_DIRECTIONS_
Begin at the line that contains "Recreate this object" and repeat every line from there to the end of the records below, inclusive, without adding any other line.

· · · · · · ·

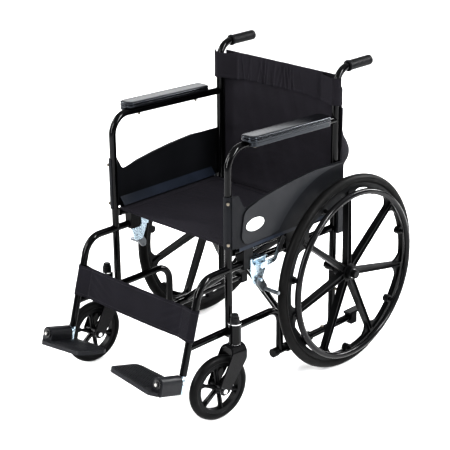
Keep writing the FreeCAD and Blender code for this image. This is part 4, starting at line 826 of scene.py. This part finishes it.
def armrest_pad(side):
    """A crowned pad in skinned foam: a soft top, a groove all round, and a lower tier beside the arm tube."""
    half, length, tall = 0.028, 0.341, 0.019
    tilt = math.asin((PAD_HIGH.z - PAD_LOW.z - tall + 0.0002) / length)
    foot = Vector((side * (PAD_LOW.x + PAD_HIGH.x) / 2, PAD_LOW.y, PAD_LOW.z + length * math.sin(tilt)))

    def place(x, y, height):
        return (foot.x + side * x, foot.y + y * math.cos(tilt) + height * math.sin(tilt),
                foot.z - y * math.sin(tilt) + height * math.cos(tilt))

    top = [(0.0, 0.0035), (0.0005, 0.0016), (0.0016, 0.0006), (0.0034, 0.0002), (0.0064, 0.0002),
           (0.0082, 0.0006), (0.0093, 0.0018), (0.0097, 0.0034), (0.0102, 0.0034), (0.0106, 0.0016),
           (0.0114, 0.0005), (0.0128, 0.0), (0.0146, 0.0006), (0.0163, 0.0021), (0.0176, 0.0045),
           (0.0184, 0.008), (0.0188, 0.0125), (0.019, 0.018), (0.0191, 0.0235), (0.01915, 0.0277)]
    rings = [(outline(half, length, 0.022, 0.018, inset), height) for height, inset in smooth_line(top, 90)]
    points, faces = tiered(rings, place)
    skirt_half, offset, front = 0.0136, 0.0141, 0.006
    low = [(-0.0115, 0.0034), (-0.0112, 0.0016), (-0.0102, 0.0005), (-0.008, 0.0), (-0.003, 0.0),
           (0.0012, 0.0)]
    rings = []
    for height, inset in smooth_line(low, 24):
        ring = outline(skirt_half, length - 2 * front, 0.0125, 0.0105, inset)
        rings.append(([(x + offset, y + front) for x, y in ring], height))
    more, sides = tiered(rings, place)
    faces += [tuple(k + len(points) for k in face) for face in sides]
    points += more
    if side < 0:
        faces = [face[::-1] for face in faces]
    name = "left" if side > 0 else "right"
    pad = mesh_object(f"{name}_pad_skin", points, faces, PAD)
    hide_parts(f"{name}_armrest_pad")
    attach(pad, f"{name}_side")


def turned(name, stations, axis_x, axis_z, finish, sides=64):
    """A body of revolution about a line along Y, through (y, radius) stations."""
    points, faces = [], []
    for y, radius in stations:
        for k in range(sides):
            angle = k * math.tau / sides
            points.append((axis_x + radius * math.cos(angle), y, axis_z + radius * math.sin(angle)))
    for s in range(len(stations) - 1):
        for k in range(sides):
            a, b = s * sides + k, s * sides + (k + 1) % sides
            faces.append((a, a + sides, b + sides, b))
    faces.append(tuple(range(sides)))
    faces.append(tuple((len(stations) - 1) * sides + k for k in range(sides))[::-1])
    return mesh_object(name, points, faces, finish)


def push_grip(side):
    """A moulded rubber grip with fine ribs, a stepped collar and a round end."""
    name = "left" if side > 0 else "right"
    y0, y1 = GRIP_LOW.y, GRIP_HIGH.y
    axis_z = (GRIP_LOW.z + GRIP_HIGH.z) / 2
    collar = (GRIP_HIGH.z - GRIP_LOW.z) / 2
    stations = [(y0, 0.0122), (y0, collar - 0.0008), (y0 + 0.0008, collar), (y0 + 0.0035, collar),
                (y0 + 0.0043, collar - 0.0008), (y0 + 0.0046, 0.0148), (y0 + 0.0054, 0.0146),
                (y0 + 0.0062, 0.0152), (y0 + 0.0066, 0.0158), (y0 + 0.0086, 0.0158),
                (y0 + 0.0092, 0.0152), (y0 + 0.0098, 0.0146)]
    rib = y0 + 0.0105
    while rib < y1 - 0.0175:
        stations += [(rib, 0.01475), (rib + 0.0006, 0.0152), (rib + 0.0017, 0.0152), (rib + 0.0023, 0.01475)]
        rib += 0.0032
    stations += [(y1 - 0.0155, 0.0152), (y1 - 0.006, 0.0154), (y1 - 0.0032, 0.0149), (y1 - 0.0014, 0.0136),
                 (y1 - 0.0004, 0.0115), (y1, 0.009), (y1, 0.004)]
    grip = turned(f"{name}_grip_rubber", stations, side * FRAME_X, axis_z, GRIP)
    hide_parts(f"{name}_push_grip")
    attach(grip, f"{name}_side")


def label(side):
    """A plain oval label, slightly domed, on the outer face of the side panel."""
    name = "left" if side > 0 else "right"
    face = PANEL_HIGH.x
    rings = [(1.0, 0.00005), (1.0, 0.0004), (0.985, 0.0006), (0.9, 0.0007), (0.6, 0.0008), (0.25, 0.00083)]
    points, faces, count = [], [], 72
    for share, lift in rings:
        for k in range(count):
            angle = k * math.tau / count
            y = LABEL_Y + LABEL_HALF_LENGTH * share * math.cos(angle)
            z = LABEL_Z + LABEL_HALF_HEIGHT * share * math.sin(angle)
            points.append((side * (face + lift), y, z))
    for r in range(len(rings) - 1):
        for k in range(count):
            a, b = r * count + k, r * count + (k + 1) % count
            faces.append((a, b, b + count, a + count)[::side])
    faces.append(tuple((len(rings) - 1) * count + k for k in range(count))[::side])
    oval = mesh_object(f"{name}_panel_label", points, faces, STICKER)
    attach(oval, f"{name}_side")


seat()
back()
calf_strap()
for which in (1, -1):
    armrest_pad(which)
    push_grip(which)
    label(which)


# ---------------------------------------------------------------- camera, light and floor

def area_light(name, place, aim, size, size_y, power):
    """A soft box aimed at a point."""
    data = bpy.data.lights.new(name, "AREA")
    data.shape = "RECTANGLE"
    data.size, data.size_y = size, size_y
    data.energy = power
    lamp = bpy.data.objects.new(name, data)
    lamp.location = place
    lamp.rotation_euler = (Vector(aim) - Vector(place)).to_track_quat("-Z", "Y").to_euler()
    bpy.context.scene.collection.objects.link(lamp)


def studio():
    """Pale floor, a broad overhead light, a dim room, and soft boxes that draw lines on the tubes."""
    bpy.ops.mesh.primitive_plane_add(size=40, location=(0, 0, -0.0005))
    floor = bpy.context.object
    floor.name = "studio_floor"
    pale, _, surface = shader("pale_floor", (0.93, 0.93, 0.93), 0.9)
    surface.inputs["Specular IOR Level"].default_value = 0.1
    floor.data.materials.append(pale)
    world = bpy.data.worlds.new("studio")
    world.use_nodes = True
    world.node_tree.nodes["Background"].inputs["Color"].default_value = (0.97, 0.98, 1, 1)
    world.node_tree.nodes["Background"].inputs["Strength"].default_value = 0.25
    bpy.context.scene.world = world
    overhead = bpy.data.lights.new("overhead", "SUN")
    overhead.energy = 1.3
    overhead.angle = math.radians(110)
    lamp = bpy.data.objects.new("overhead", overhead)
    lamp.rotation_euler = (math.radians(8), math.radians(12), 0)
    bpy.context.scene.collection.objects.link(lamp)
    area_light("strip_front", (0.2, -3.4, 1.9), (0, 0, 0.4), 0.5, 2.6, 150)
    area_light("strip_left", (3.3, 0.6, 2.3), (0, 0, 0.4), 0.5, 2.6, 160)
    area_light("strip_rear", (1.2, 3.3, 2.3), (0, 0, 0.5), 0.5, 2.6, 140)
    area_light("broad_rear", (-3.0, 3.1, 2.3), (0, 0, 0.7), 3.4, 1.7, 34)
    area_light("strip_right", (-3.2, -1.6, 2.2), (0, 0, 0.4), 0.5, 2.4, 110)
    bpy.context.scene.view_settings.view_transform = "Standard"
    bpy.context.scene.view_settings.look = "High Contrast"


def camera():
    """A long lens from the sitter's left front, a little above."""
    azimuth, elevation, roll = math.radians(44.4), math.radians(21.1), math.radians(-0.48)
    distance = 4.5386
    target = Vector((-0.2166, AXLE.y, 0.3195))
    away = Vector((math.sin(azimuth) * math.cos(elevation), -math.cos(azimuth) * math.cos(elevation),
                   math.sin(elevation)))
    data = bpy.data.cameras.new("camera")
    data.sensor_width = 36.0
    data.lens = 110.86
    data.clip_end = 60
    view = bpy.data.objects.new("camera", data)
    turn = (-away).to_track_quat("-Z", "Y").to_matrix() @ Matrix.Rotation(roll, 3, "Z")
    view.matrix_world = Matrix.Translation(target + away * distance) @ turn.to_4x4()
    bpy.context.scene.collection.objects.link(view)
    bpy.context.scene.camera = view


studio()
camera()
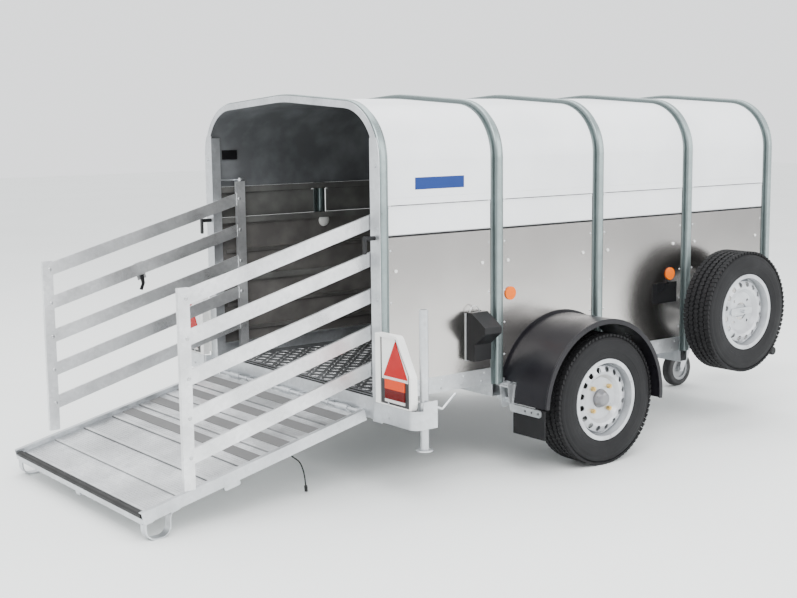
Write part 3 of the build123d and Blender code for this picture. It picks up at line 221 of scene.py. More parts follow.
def plastic(name, colour, rough=0.5, grain=420.0, specular=0.25):
    """Moulded plastic or rubber with a fine grain and patches of dust."""
    f = Finish(name, Specular_IOR_Level=specular)
    dust = f.noise(9.0, 5.0)
    dusty = tuple(c * 0.9 + 0.005 for c in colour)
    f.to("Base Color", f.mix(f.span(dust, 0.4, 0.75, 0.0, 0.5), colour, dusty))
    f.to("Roughness", f.span(dust, 0.3, 0.7, rough - 0.08, rough + 0.12))
    f.bump(f.noise(grain, 2.0), 0.0005, 0.4)
    return f


def sheet_with_shaded_inside(name, colour, lining, metallic=0.0, rough=0.32, stretch=(1, 1, 1), lining_rough=0.6):
    """A sheet that has one finish outside and a dark inside: painted shade inside the body, on the side
    panels partly the lining's own tone.
    """
    f = Finish(name)
    within = f.inside()
    cloud = f.noise(2.2, 3.0)
    grain = f.noise(160.0, 2.0, stretch)
    outer = f.mix(f.span(cloud, 0.35, 0.65), scaled(colour, 0.93), scaled(colour, 1.05))
    # Inside colour: painted shade, partly the lining's own tone on the side panels, varied by noise.
    shade_and_stain = f.mix(f.span(f.noise(7.0, 5.0), 0.4, 0.7), lining, scaled(lining, 1.7))
    f.to("Base Color", f.mix(within, outer, shade_and_stain))
    if metallic:
        f.to("Metallic", f.blend(within, metallic, 0.15))
    f.to("Roughness", f.math("ADD", f.blend(within, rough, lining_rough), f.math("MULTIPLY", grain, 0.08)))
    f.bump(f.math("ADD", f.math("MULTIPLY", cloud, 6.0), f.math("MULTIPLY", grain, 0.2)), 0.0012, 0.35)
    return f


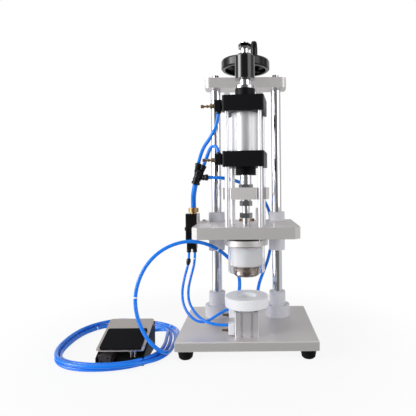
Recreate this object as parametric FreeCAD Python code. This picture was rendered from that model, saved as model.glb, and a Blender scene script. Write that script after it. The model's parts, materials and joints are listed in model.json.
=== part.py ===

· · · · · · ·

_ANSWER_
Recreate this object as parametric FreeCAD Python code. This picture was rendered from that model, saved as model.glb, and a Blender scene script. Write that script after it. The model's parts, materials and joints are listed in model.json.
=== part.py ===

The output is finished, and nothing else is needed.